§ **Exercise goal**
State only how many lines below include the string "Blender".

§ **Exercise data**

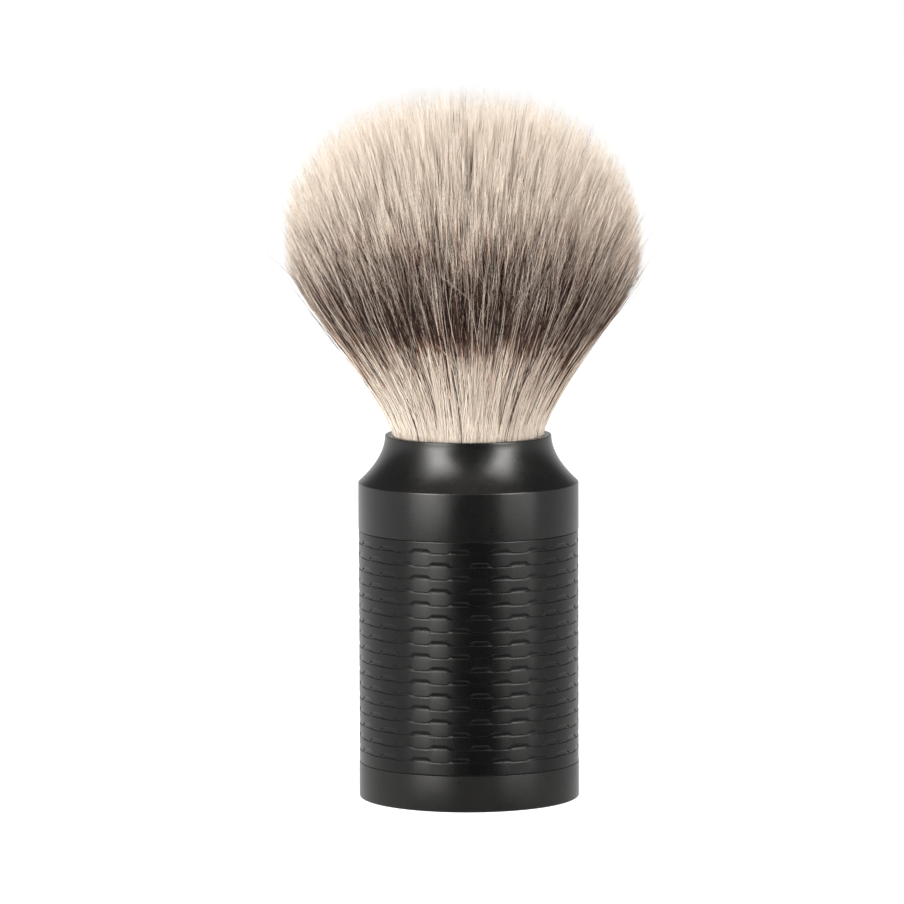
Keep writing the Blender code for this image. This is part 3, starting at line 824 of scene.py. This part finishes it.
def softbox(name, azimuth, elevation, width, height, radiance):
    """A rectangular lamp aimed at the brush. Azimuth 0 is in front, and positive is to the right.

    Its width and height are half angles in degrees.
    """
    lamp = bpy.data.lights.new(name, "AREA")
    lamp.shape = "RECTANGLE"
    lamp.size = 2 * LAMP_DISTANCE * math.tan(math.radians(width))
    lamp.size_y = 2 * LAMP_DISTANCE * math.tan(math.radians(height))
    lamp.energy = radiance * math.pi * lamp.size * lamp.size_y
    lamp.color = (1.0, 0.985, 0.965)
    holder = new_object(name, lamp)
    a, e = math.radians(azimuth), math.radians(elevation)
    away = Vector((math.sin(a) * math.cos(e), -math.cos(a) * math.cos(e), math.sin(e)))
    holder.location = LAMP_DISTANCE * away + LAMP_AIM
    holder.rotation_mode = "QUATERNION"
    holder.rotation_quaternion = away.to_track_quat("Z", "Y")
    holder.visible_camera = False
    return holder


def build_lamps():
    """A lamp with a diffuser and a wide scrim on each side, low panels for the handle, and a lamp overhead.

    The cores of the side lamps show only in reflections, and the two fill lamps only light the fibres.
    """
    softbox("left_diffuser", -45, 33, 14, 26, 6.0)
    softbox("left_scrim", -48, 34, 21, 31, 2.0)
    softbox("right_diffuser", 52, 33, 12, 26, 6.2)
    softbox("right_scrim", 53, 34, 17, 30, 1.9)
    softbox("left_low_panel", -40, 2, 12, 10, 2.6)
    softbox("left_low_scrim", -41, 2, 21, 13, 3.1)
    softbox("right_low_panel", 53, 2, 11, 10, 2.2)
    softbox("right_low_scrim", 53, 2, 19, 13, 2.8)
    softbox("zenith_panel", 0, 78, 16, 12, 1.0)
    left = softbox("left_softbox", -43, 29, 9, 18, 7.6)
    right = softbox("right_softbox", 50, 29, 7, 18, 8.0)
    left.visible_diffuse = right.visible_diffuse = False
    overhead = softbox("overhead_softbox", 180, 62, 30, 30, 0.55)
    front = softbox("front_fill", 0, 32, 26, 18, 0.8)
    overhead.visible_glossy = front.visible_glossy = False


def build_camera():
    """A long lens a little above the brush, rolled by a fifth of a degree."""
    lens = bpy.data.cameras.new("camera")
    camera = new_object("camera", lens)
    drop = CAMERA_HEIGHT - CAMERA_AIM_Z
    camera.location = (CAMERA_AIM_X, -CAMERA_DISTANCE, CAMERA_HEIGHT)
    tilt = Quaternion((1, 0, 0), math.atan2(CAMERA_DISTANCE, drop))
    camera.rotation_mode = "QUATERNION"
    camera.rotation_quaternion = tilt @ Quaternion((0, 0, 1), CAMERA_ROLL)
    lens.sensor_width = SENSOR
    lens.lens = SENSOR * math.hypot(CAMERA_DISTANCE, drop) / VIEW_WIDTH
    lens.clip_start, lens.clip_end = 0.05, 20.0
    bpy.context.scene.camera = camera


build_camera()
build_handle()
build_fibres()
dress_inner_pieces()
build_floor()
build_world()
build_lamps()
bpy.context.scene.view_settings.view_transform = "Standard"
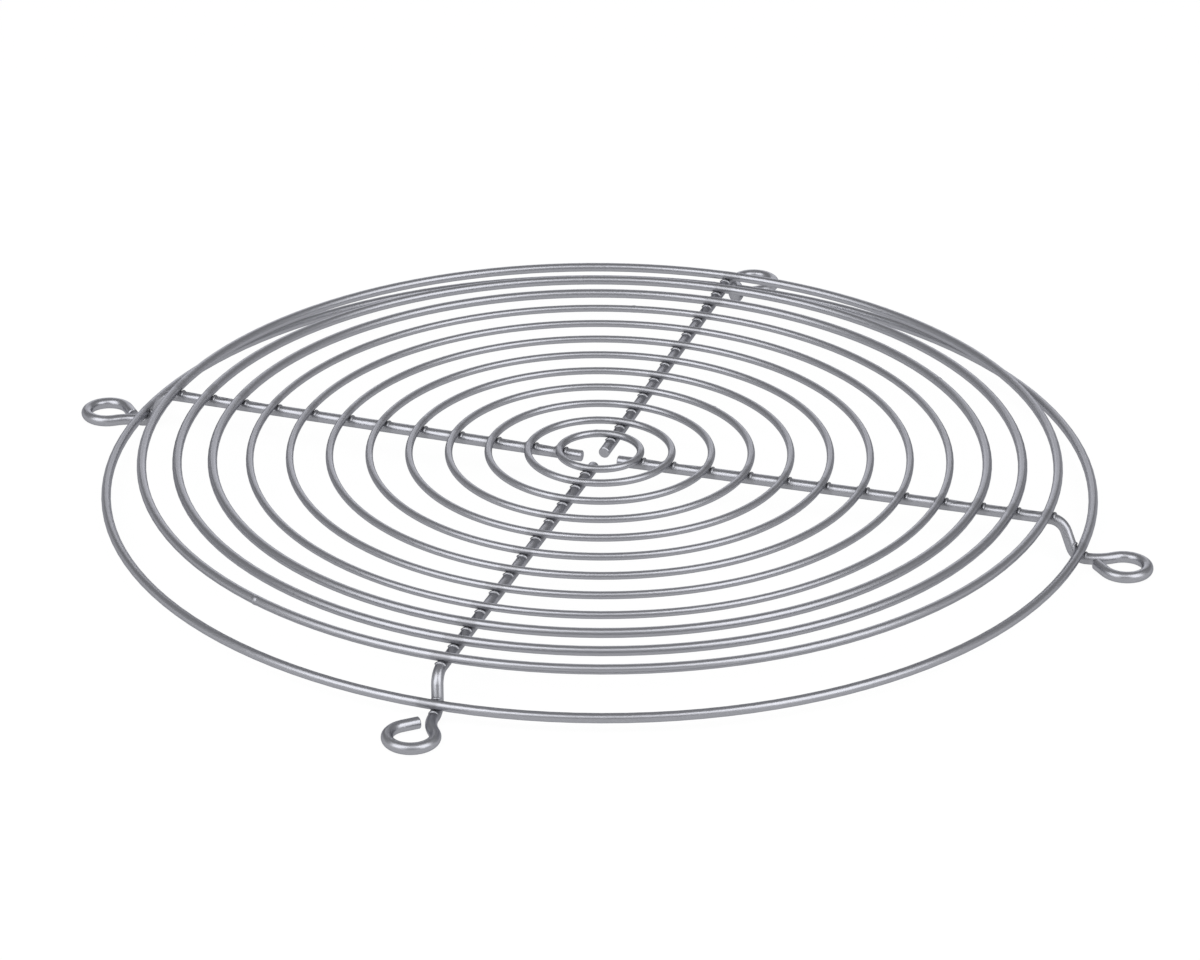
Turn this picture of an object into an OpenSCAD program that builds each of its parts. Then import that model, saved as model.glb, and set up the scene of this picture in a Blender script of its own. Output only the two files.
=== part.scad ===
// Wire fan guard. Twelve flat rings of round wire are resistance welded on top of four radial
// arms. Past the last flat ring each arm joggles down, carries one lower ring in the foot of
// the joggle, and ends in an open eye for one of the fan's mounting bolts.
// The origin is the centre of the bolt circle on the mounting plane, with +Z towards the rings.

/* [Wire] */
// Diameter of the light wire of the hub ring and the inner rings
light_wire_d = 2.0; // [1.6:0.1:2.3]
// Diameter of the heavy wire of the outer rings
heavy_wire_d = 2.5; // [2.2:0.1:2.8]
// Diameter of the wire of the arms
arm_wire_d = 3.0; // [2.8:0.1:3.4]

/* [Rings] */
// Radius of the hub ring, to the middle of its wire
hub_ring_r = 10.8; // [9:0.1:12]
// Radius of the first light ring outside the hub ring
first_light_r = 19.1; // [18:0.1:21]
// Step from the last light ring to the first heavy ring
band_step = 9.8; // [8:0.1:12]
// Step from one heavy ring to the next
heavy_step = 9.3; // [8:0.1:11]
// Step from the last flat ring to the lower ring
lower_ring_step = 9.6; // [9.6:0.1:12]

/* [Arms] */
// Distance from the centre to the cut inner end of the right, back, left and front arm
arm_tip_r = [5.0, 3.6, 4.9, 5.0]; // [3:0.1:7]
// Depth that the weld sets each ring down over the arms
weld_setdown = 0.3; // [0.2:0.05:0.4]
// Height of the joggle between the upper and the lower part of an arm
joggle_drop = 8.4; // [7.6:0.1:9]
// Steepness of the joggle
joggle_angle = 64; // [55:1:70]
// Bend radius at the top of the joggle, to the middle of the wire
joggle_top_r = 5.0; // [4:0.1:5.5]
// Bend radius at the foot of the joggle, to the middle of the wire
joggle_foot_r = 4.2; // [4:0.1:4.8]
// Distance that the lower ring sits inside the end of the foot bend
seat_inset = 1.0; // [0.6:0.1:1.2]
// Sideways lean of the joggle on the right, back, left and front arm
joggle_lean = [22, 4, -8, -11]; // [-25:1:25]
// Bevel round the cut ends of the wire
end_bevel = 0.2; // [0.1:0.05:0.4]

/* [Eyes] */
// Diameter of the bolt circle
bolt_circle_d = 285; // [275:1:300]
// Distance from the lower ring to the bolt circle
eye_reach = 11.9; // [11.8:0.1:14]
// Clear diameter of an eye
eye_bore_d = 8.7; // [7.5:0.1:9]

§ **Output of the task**
2